§ DO THIS: Within the entries below, find the portion that opens with the line containing "pilot_helmet();" and closes with the line containing "points = [vertex.co". Retype that portion exactly and only.

§ DATA RECORDS:

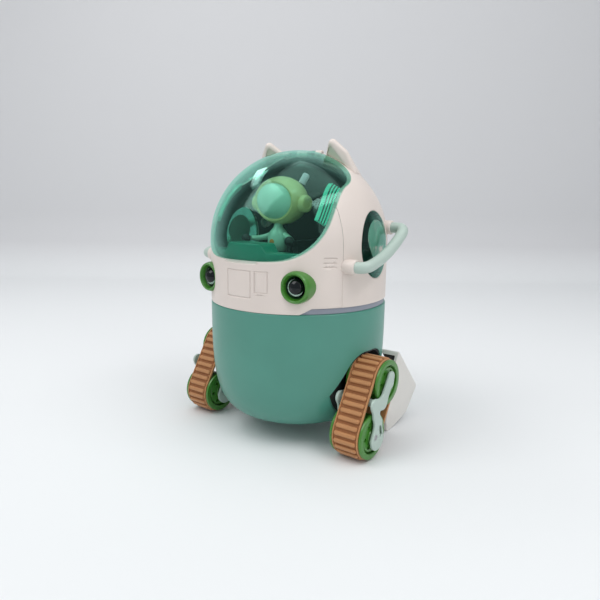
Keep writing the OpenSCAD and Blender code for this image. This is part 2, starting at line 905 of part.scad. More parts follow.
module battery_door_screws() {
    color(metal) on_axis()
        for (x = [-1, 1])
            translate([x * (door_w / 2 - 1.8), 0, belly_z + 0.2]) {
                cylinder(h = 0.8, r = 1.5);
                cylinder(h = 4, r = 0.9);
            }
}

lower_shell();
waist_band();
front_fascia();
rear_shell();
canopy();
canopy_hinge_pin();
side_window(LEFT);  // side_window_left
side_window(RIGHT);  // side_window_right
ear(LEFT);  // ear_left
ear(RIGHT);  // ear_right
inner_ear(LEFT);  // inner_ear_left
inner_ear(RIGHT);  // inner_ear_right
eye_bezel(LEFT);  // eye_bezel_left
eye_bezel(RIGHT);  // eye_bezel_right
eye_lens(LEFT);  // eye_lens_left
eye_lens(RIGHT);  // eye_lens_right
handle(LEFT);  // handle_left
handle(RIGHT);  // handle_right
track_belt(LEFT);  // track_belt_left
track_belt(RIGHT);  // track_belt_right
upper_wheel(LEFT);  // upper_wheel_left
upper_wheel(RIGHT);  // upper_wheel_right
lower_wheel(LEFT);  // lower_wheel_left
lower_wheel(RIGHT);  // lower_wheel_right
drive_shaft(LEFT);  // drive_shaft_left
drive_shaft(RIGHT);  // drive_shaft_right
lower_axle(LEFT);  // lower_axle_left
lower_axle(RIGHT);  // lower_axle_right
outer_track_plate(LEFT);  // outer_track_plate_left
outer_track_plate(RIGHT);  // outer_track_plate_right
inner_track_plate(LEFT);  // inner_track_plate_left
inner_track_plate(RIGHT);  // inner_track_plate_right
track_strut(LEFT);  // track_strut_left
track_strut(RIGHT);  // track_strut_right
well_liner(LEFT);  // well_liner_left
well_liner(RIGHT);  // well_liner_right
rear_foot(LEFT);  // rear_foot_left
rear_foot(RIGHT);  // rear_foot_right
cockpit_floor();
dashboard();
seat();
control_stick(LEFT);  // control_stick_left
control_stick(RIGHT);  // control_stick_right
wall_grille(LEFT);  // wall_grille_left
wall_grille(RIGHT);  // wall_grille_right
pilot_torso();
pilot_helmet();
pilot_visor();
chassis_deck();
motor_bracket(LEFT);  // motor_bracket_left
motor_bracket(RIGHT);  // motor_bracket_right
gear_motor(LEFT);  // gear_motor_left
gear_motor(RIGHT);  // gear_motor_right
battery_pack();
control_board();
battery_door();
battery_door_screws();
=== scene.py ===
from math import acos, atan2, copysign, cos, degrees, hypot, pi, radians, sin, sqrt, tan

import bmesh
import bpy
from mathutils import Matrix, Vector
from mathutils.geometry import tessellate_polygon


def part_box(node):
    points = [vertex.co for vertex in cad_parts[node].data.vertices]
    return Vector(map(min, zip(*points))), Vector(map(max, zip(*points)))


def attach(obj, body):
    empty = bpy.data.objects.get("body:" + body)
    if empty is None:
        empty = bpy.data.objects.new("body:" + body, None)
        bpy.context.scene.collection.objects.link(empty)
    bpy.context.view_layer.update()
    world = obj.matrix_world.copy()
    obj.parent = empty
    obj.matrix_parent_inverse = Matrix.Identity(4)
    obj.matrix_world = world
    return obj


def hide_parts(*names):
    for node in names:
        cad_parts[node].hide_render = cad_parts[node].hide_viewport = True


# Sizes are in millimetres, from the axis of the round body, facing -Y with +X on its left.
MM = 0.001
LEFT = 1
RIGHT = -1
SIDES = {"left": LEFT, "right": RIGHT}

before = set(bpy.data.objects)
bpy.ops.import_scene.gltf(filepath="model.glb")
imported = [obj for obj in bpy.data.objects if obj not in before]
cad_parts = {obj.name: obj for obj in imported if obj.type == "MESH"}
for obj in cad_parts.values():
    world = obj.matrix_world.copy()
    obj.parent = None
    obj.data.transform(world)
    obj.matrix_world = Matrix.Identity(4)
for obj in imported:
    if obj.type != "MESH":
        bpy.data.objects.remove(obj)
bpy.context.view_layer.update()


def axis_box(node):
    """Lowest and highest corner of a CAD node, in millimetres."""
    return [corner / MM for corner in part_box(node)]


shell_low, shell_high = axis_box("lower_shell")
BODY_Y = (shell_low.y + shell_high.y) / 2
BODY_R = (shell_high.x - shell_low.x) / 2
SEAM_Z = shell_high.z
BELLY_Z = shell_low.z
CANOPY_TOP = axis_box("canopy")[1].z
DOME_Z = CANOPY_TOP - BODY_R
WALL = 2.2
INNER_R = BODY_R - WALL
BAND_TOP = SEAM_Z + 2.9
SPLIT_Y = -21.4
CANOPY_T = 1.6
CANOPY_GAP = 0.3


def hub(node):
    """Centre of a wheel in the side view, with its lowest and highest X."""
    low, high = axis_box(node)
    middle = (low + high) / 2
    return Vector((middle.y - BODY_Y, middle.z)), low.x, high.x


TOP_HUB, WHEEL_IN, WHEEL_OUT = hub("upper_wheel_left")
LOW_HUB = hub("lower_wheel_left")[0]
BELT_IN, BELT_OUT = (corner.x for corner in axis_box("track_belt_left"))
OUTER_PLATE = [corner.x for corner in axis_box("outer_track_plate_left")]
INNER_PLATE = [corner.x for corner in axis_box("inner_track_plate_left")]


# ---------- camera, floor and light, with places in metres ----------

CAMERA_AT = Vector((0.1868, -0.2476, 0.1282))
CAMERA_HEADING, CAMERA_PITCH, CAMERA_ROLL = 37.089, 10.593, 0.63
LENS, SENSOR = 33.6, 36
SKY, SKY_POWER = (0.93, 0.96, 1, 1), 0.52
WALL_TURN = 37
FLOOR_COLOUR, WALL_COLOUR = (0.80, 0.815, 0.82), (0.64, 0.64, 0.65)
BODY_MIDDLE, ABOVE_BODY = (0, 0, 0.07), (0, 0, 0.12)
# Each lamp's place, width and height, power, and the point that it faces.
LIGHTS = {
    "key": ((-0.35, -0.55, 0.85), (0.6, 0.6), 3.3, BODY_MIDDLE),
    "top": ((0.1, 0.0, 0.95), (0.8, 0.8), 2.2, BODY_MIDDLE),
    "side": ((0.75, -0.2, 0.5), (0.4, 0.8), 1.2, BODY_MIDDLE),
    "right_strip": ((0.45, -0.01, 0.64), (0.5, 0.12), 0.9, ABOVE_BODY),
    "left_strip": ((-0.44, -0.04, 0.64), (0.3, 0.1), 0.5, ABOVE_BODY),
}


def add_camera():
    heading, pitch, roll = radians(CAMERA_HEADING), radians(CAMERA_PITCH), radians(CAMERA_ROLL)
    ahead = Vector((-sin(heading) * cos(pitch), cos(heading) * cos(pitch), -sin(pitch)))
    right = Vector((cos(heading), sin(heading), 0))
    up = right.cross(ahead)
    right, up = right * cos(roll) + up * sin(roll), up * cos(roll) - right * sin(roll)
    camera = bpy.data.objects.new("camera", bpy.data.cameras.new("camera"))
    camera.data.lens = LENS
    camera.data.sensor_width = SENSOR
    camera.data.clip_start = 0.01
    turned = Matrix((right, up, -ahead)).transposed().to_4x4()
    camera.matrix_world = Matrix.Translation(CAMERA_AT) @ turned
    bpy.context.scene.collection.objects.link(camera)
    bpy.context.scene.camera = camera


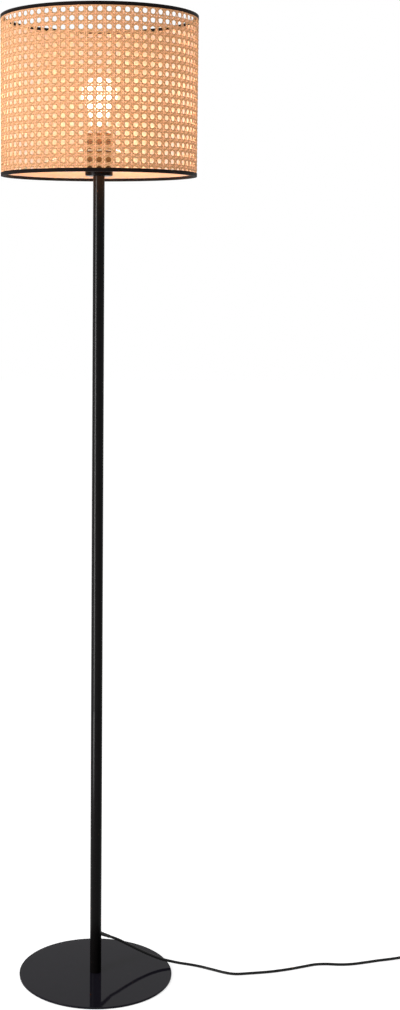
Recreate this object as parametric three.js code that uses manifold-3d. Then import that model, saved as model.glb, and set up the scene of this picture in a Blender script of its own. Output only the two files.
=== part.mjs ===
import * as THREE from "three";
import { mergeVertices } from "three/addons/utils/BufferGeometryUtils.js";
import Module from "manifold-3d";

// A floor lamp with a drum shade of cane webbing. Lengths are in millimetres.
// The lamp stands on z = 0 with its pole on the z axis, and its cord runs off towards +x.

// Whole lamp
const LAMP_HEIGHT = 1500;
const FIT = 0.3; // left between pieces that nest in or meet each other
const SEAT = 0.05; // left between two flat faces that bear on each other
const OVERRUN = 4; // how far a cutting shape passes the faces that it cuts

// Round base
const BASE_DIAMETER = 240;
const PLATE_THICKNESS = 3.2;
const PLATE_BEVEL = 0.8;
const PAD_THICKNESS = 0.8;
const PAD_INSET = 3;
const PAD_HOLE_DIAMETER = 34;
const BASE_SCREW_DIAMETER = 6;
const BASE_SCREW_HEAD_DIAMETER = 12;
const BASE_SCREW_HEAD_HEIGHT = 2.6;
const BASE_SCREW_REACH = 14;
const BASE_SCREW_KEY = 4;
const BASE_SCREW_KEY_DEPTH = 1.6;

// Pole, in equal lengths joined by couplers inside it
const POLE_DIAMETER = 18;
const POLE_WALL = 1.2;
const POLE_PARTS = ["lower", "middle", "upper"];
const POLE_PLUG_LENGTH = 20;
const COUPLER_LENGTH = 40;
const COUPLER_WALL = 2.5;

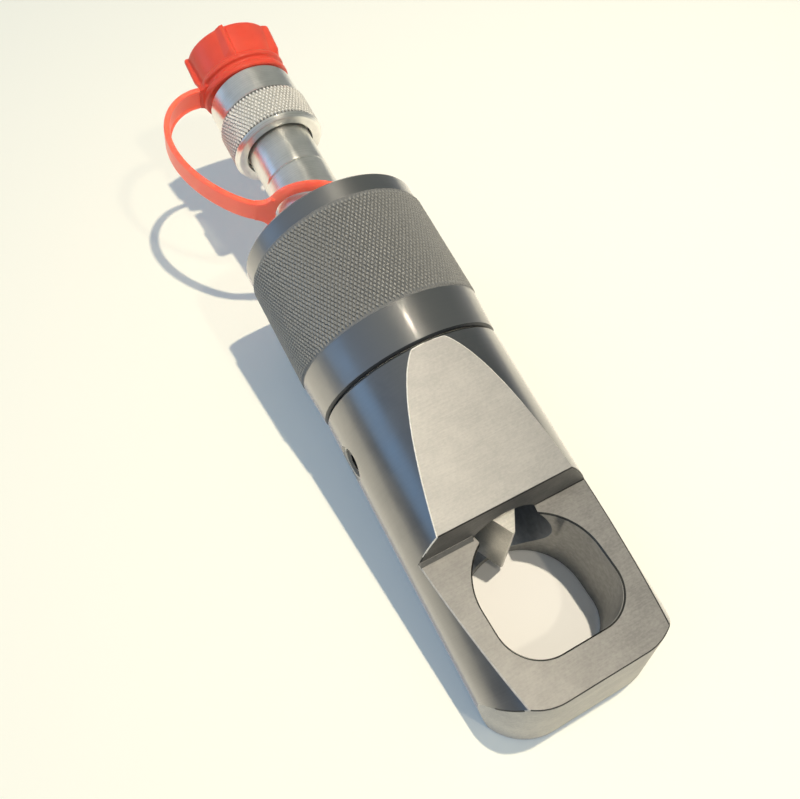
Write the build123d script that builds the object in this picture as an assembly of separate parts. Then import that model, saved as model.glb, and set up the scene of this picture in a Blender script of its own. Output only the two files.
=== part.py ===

§ TASK RESPONSE:
pilot_helmet();
pilot_visor();
chassis_deck();
motor_bracket(LEFT);  // motor_bracket_left
motor_bracket(RIGHT);  // motor_bracket_right
gear_motor(LEFT);  // gear_motor_left
gear_motor(RIGHT);  // gear_motor_right
battery_pack();
control_board();
battery_door();
battery_door_screws();
=== scene.py ===
from math import acos, atan2, copysign, cos, degrees, hypot, pi, radians, sin, sqrt, tan

import bmesh
import bpy
from mathutils import Matrix, Vector
from mathutils.geometry import tessellate_polygon


def part_box(node):
    points = [vertex.co for vertex in cad_parts[node].data.vertices]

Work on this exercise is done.